Title: | Mathematics at DEC |
Moderator: | RUSURE::EDP |
Created: | Mon Feb 03 1986 |
Last Modified: | Fri Jun 06 1997 |
Last Successful Update: | Fri Jun 06 1997 |
Number of topics: | 2083 |
Total number of notes: | 14613 |
Here's a problem about substring matching. I'm looking for the shortest possible string of letters of the alphabet such that a search for any substring of 8 (arbitrary choice) or less letters can be found. Here's one string of letters: AAABACADAE... In this string, we can clearly find AA or AB or AC or AD etc. We quickly realize that we can let the AA and AB overlap to reveal a shorter string, such that AA, AB, AC, AD etc. are still to be found, namely: AABACADAE... How long a string is needed, so all substrings up to 8 letters long can be found ? ------------------------------- A little history: I thought of this problem a few years ago while designing an EMACS macro. The macro had internal need for the "search" command. However, I didn't want the macro to leave the default search string altered when it was through executing, lest the user's attempt to issue a "search next" command look for the macro's internal string rather than the last string the user searched for. EMACS didn't (does it now ??) have a command for revealing the current default search string. If it did, I'd use it at the beginning of my macro in order to save it, then restore it at the end. So, I was thinking about how I might reveal the current default search string in lieu of a builtin function to do it. My theoretical solution was to have a buffer called ALLCOMBOS which would contain an appropriate huge string, constructed so that ALL possible search strings could be found ! That way, I could figure out the default search string by putting the cursor at the beginning of that buffer, issuing "search next", marking the spot, "search previous", after which point and mark would surround sought default search string. Of course, this was just theoretical, since such an ALLCOMBOS buffer would probably be larger than the universe.
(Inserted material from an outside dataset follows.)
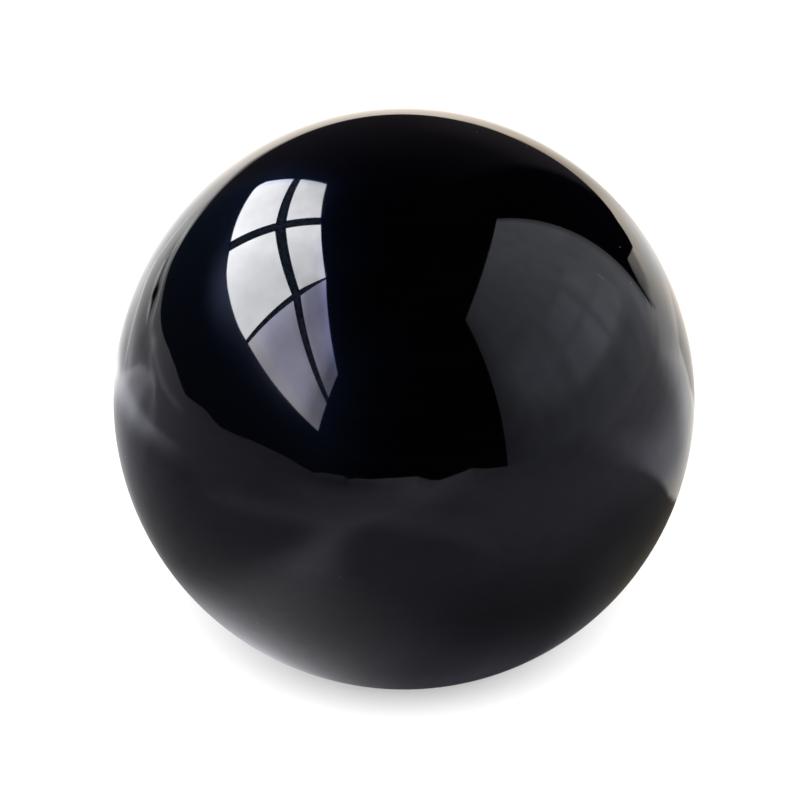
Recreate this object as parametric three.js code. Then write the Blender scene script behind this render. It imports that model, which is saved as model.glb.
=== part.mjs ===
// A solid sphere of polished obsidian, which stands on a small flat ground on its underside.
// Millimetres, +Z up. The origin is the centre of the flat, on the surface that the sphere stands on.
import * as THREE from "three";

// Driving dimensions
const SPHERE_DIAMETER = 60;
const FLAT_DIAMETER = 10; // the ground spot that keeps the sphere from rolling
const ARRIS_RADIUS = 0.4; // the eased edge where the flat meets the polished ball

// How finely the round faces are cut
const FACETS_ROUND = 72;
const FACETS_HALF_HEIGHT = 18; // from the arris to the widest ring, and from there to the top
const FACETS_ARRIS = 3;

const OBSIDIAN = new THREE.MeshStandardMaterial({ color: 0x050507, roughness: 0.03, metalness: 0 });

// An arc of the section, as facet corners from one angle to another.
function arc(centre, radius, from, to, facets) {
  return new THREE.EllipseCurve(centre.x, centre.y, radius, radius, from, to).getPoints(facets);
}

// Half of the sphere's upright section, as radius and height, from the centre of the flat to the top.
// The arris is an arc that touches both the flat and the inside of the ball's own circle, and the ball's
// arc has a corner exactly at its widest ring, so that the full diameter is kept.
function section() {
  const ballRadius = SPHERE_DIAMETER / 2;
  const flatRadius = FLAT_DIAMETER / 2;
  const betweenCentres = ballRadius - ARRIS_RADIUS;
  const ballHeight = ARRIS_RADIUS + Math.sqrt(betweenCentres ** 2 - flatRadius ** 2);

  const arrisCentre = new THREE.Vector2(flatRadius, ARRIS_RADIUS);
  const ballCentre = new THREE.Vector2(0, ballHeight);
  const down = -Math.PI / 2;
  const meeting = Math.atan2(ARRIS_RADIUS - ballHeight, flatRadius); // where the arris runs into the ball
  const widest = 0;
  const up = Math.PI / 2;

  return [
    new THREE.Vector2(0, 0),
    ...arc(arrisCentre, ARRIS_RADIUS, down, meeting, FACETS_ARRIS),
    ...arc(ballCentre, ballRadius, meeting, widest, FACETS_HALF_HEIGHT).slice(1),
    ...arc(ballCentre, ballRadius, widest, up, FACETS_HALF_HEIGHT).slice(1, -1),
    new THREE.Vector2(0, ballHeight + ballRadius),
  ];
}

function sphere() {
  const mesh = new THREE.Mesh(new THREE.LatheGeometry(section(), FACETS_ROUND), OBSIDIAN);
  mesh.name = "sphere";
  mesh.rotation.x = Math.PI / 2; // the section is turned about +Y, and the sphere stands along +Z
  return mesh;
}

const obsidianSphere = new THREE.Group();
obsidianSphere.add(sphere());

export default obsidianSphere;
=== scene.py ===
"""A polished obsidian sphere on a pale studio floor.

The ball is black volcanic glass, ground true and polished to a mirror, with a small flat ground on its
underside so that it stands without a holder. The file is laid out as an add-on, with one operator for the
ball and one for the stage, and is run as a script.
"""

import math

import bpy
import numpy as np
from bpy.props import FloatProperty, FloatVectorProperty, IntProperty, PointerProperty
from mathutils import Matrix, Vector, noise


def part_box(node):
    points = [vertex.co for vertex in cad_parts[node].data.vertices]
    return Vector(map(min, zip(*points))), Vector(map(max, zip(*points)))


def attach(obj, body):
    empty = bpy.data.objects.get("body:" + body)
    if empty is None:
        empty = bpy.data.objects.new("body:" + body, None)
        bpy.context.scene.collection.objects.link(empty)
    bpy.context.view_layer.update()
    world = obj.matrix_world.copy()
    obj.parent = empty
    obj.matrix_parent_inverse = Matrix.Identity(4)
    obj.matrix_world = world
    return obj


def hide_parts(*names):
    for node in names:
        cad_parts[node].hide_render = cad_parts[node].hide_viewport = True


bl_info = {
    "name": "Obsidian sphere",
    "version": (1, 0, 0),
    "blender": (4, 5, 0),
    "location": "3D View > Sidebar > Obsidian",
    "description": "A polished obsidian sphere with a small ground flat, and the stage that it is shown on",
    "category": "Object",
}

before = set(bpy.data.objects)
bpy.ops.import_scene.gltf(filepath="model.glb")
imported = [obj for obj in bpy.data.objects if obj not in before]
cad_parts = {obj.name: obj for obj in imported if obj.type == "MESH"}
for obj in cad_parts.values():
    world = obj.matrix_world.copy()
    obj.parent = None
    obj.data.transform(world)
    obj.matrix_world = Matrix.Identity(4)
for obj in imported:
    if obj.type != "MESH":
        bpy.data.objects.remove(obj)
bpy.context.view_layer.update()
BALL_LOW, BALL_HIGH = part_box("sphere")

MM = 0.001  # metres in a millimetre


# Shared helpers

def linear(hex_colour):
    """A colour written as sRGB hex, such as "#8090a0", as linear red, green and blue."""
    channels = (int(hex_colour[i:i + 2], 16) / 255 for i in (1, 3, 5))
    return tuple(c / 12.92 if c <= 0.04045 else ((c + 0.055) / 1.055) ** 2.4 for c in channels)


def colour_setting(name, description, hex_colour):
    """A colour that a user may change."""
    return FloatVectorProperty(
        name=name, description=description, subtype="COLOR", size=3, default=linear(hex_colour), min=0, max=1)


def add_node(tree, kind, inputs=None, **settings):
    """Adds a node. Inputs are numbers, colours or other nodes' outputs, and settings are its options."""
    node = tree.nodes.new(kind)
    for name, value in settings.items():
        setattr(node, name, value)
    for name, value in (inputs or {}).items():
        if isinstance(value, bpy.types.NodeSocket):
            tree.links.new(value, node.inputs[name])
        else:
            node.inputs[name].default_value = value
    return node


def new_material(name):
    """An empty node material and its tree."""
    material = bpy.data.materials.new(name)
    material.use_nodes = True
    material.node_tree.nodes.clear()
    return material, material.node_tree


def new_mesh_object(name, points, faces, material, smooth=False, paint=None):
    """A mesh object at the origin, whose place is in its points. Paint is a linear colour for each point."""
    mesh = bpy.data.meshes.new(name)
    mesh.from_pydata(points, [], faces)
    if paint is not None:
        layer = mesh.attributes.new("paint", "FLOAT_COLOR", "POINT")
        opaque = np.hstack([paint, np.ones((len(points), 1))])
        layer.data.foreach_set("color", opaque.astype(np.float32).ravel())
    mesh.materials.append(material)
    mesh.polygons.foreach_set("use_smooth", [smooth] * len(mesh.polygons))
    piece = bpy.data.objects.new(name, mesh)
    bpy.context.scene.collection.objects.link(piece)
    return piece


def towards(azimuth, elevation):
    """The direction at an azimuth, counted from the right towards the back, and an elevation, in degrees."""
    turn, up = math.radians(azimuth), math.radians(elevation)
    return Vector((math.cos(up) * math.cos(turn), math.cos(up) * math.sin(turn), math.sin(up)))


def grid_faces(rows, columns, closed):
    """Faces of a grid of points, in rows. A closed grid's last column meets its first."""
    faces = []
    for row in range(rows - 1):
        low, high = row * columns, (row + 1) * columns
        for k in range(columns if closed else columns - 1):
            after = (k + 1) % columns
            faces.append((low + k, low + after, high + after, high + k))
    return faces


def revolve(section, segments):
    """Turns a section of (radius, height) pairs about the upright axis, on which it starts and ends."""
    rings = section[1:-1]
    points = [(0.0, 0.0, section[0][1])]
    for radius, height in rings:
        for k in range(segments):
            turn = 2 * math.pi * k / segments
            points.append((radius * math.cos(turn), radius * math.sin(turn), height))
    points.append((0.0, 0.0, section[-1][1]))

    faces = []
    top, last_ring = len(points) - 1, 1 + (len(rings) - 1) * segments
    for k in range(segments):
        after = (k + 1) % segments
        faces.append((0, 1 + after, 1 + k))
        faces.append((top, last_ring + k, last_ring + after))
    faces += [tuple(1 + corner for corner in face) for face in grid_faces(len(rings), segments, True)]
    return points, faces


# The ball

def flat_width_in_frame():
    """The width of the ground flat in the CAD solid: its widest corners that lie on the floor."""
    floor_level = BALL_LOW.z + 0.001 * MM
    corners = [v.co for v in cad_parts["sphere"].data.vertices if v.co.z < floor_level]
    return 2 * max(math.hypot(c.x, c.y) for c in corners)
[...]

However, it does lead to the aforehereto mentioned substring puzzle. /Eric
T.R | Title | User | Personal Name | Date | Lines |
---|---|---|---|---|---|
277.1 | GOLLY::GILBERT | Fri May 03 1985 00:27 | 4 | ||
Oddly, there is some *old* work on this problem. It's similar to the problem of ringing 'cycles' (I think that's what they're called) on a carillion, or other sets of chimes. The Encyclopaedia Brittanica had a pretty interesting article about this. | |||||
277.2 | METOO::YARBROUGH | Wed May 08 1985 09:17 | 8 | ||
Here's another related problem: find a sequence of 1's and 0's with the following property: given a boolean function B, the leftmost ocurrence in the string of bits x and y is immediately followed by B(x,y). (I have used this to implement Boolean algebra in a SNOBOL program, for example.) Some interesting relationships fall out of this: for example, AND(x,y) can be represented by '11100010' and OR(x,y) is represented by its complement, '00011101'. The symetric function XOR(x,y) can be represented either by '1011000' or by its reversal, '0001101'. And so forth. - Lynn Yarbrough | |||||
277.3 | R2ME2::GILBERT | Wed May 08 1985 23:03 | 18 | ||
Problem: Given a boolean function B(x,y) construct a sequence of 1s and 0s such that the leftmost occurence of x,y in the sequence is immediately followed by B(x,y). Solution. We construct the sequence by appending digits to a partial solution. (1) Initially, set S (the sequence being constructed) to 00. (2) If the 2**2 triples x,y,B(x,y) occur in S, then we are done. Otherwise, let x,y be the last two digits of S. (3) If this is the leftmost occurence of x,y in S, then append B(x,y), and go to step (2). (4) If y,z does not appear in S (for some z), append z to S, and go to step (2). (5) Let x',y' be some pair that doesn't appear in S; append x',y' to S, and go to step (2). Note that a similar procedure can be used to generate a finite solution for any function B(x,y,...z) over a finite alphabet. | |||||
277.4 | RANI::LEICHTERJ | Mon May 13 1985 23:09 | 10 | ||
"A string over an alphabet of k characters is said to be an n-meander if it contains every possible substring of length n over the alphabet. For example, 0001111011001010000 is a 4-meander for the alphabet 01." This is quoted from the "Reference Manual for the Icon Programming Language", which proceeds to give an example Icon program that generates meanders. It referes to the following article: "Minimal Meandering Strings", by James F. Gimpel and William Keister. Technical report, Bell Labs, Holmdel, NJ July 1970. The minimal meandering string has length k^n+n-1. -- Jerry | |||||
277.5 | R2ME2::STAN | Fri May 24 1985 02:40 | 20 | ||
Re: .0 What you want is very closely related to De Bruijn Sequences. Given m+1 symbols (0,1,2,...,m), a De Bruijn sequence is the minimal sequence which when arranged in a circle, contains as subsequences of consecutive symbols, every sequence of length n of the symbols. [you don't want the sequence arranged in a circle] Anyhow, there is much literature on this and related problems. I suggest you start with Anthony Ralston, De Bruijn Sequences, Mathematics Magazine, 55(1982)131-143. See also S. W. Golomb, Shift Register Sequences, Holden Day, 1967, pp. 118-122 and see also Knuth, volume 2. |